With urbanization, suburban areas have been the main dwelling places of EV owners. The common features of these clustered residential areas are that they are near the surrounding large-scale employment locations. These employment facilities mainly refer to the high-tech or high-education locations, which may drive the emerging job-housing pattern of EV owners. Regarding the limitations of the data applicable in Beijing, the workflow for data mining and the acquisition of observational data needs to be redesigned in accordance with the policies and regulations in other regions around the world.

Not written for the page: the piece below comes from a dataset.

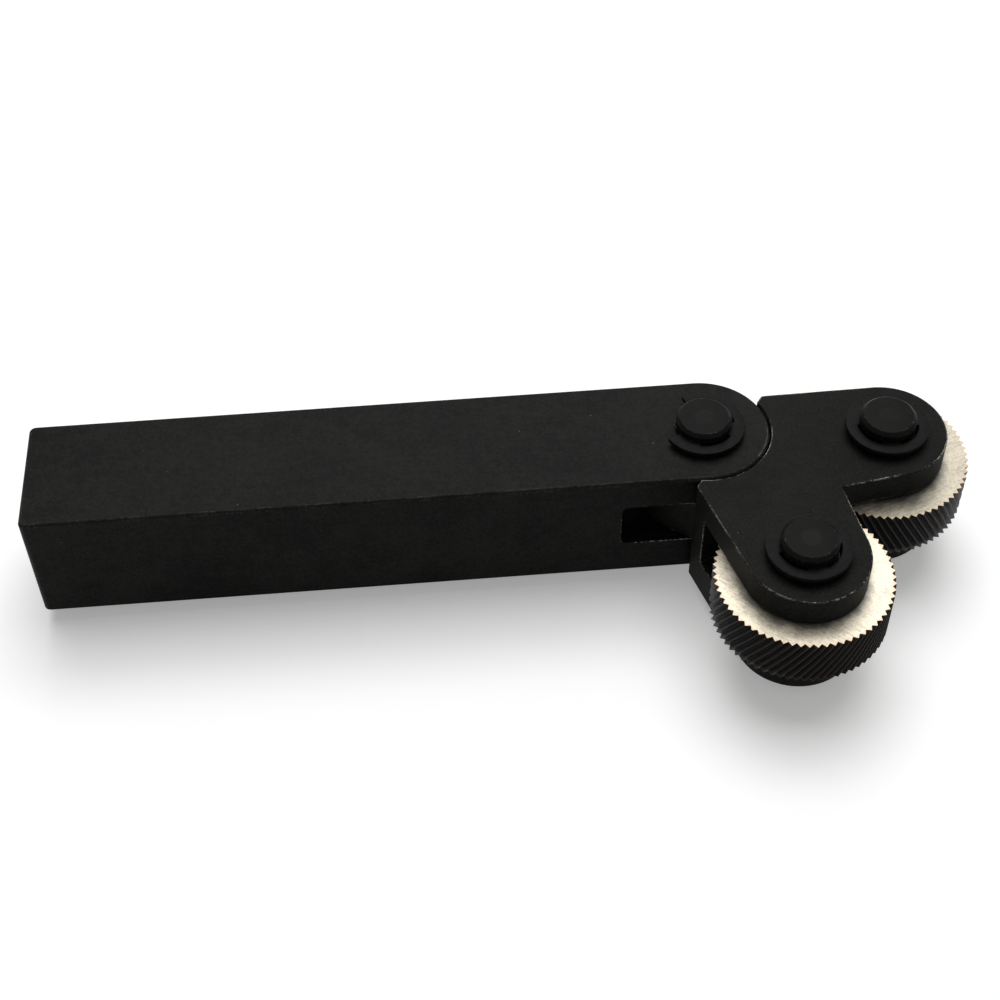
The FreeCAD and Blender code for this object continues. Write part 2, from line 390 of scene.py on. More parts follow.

In addition, this study still has some areas that need to be further explored. Specifically, the main factors that affect spatial-temporal patterns and EV owners’ choices of home location need to be identified. Nevertheless, we must also claim the limitation of this research results. EV development in cities and people’s lifestyles will differ with time, regional space, and local policies. Therefore, we propose to develop structured data-driven method to create realistic scenarios for how these emerging and rapid electrification transportation effects may play out in China and other cities around the world. This novel data mining strategy of identifying EV groups based on LBS network is expected to understand EV owners from an urban geographical perspective.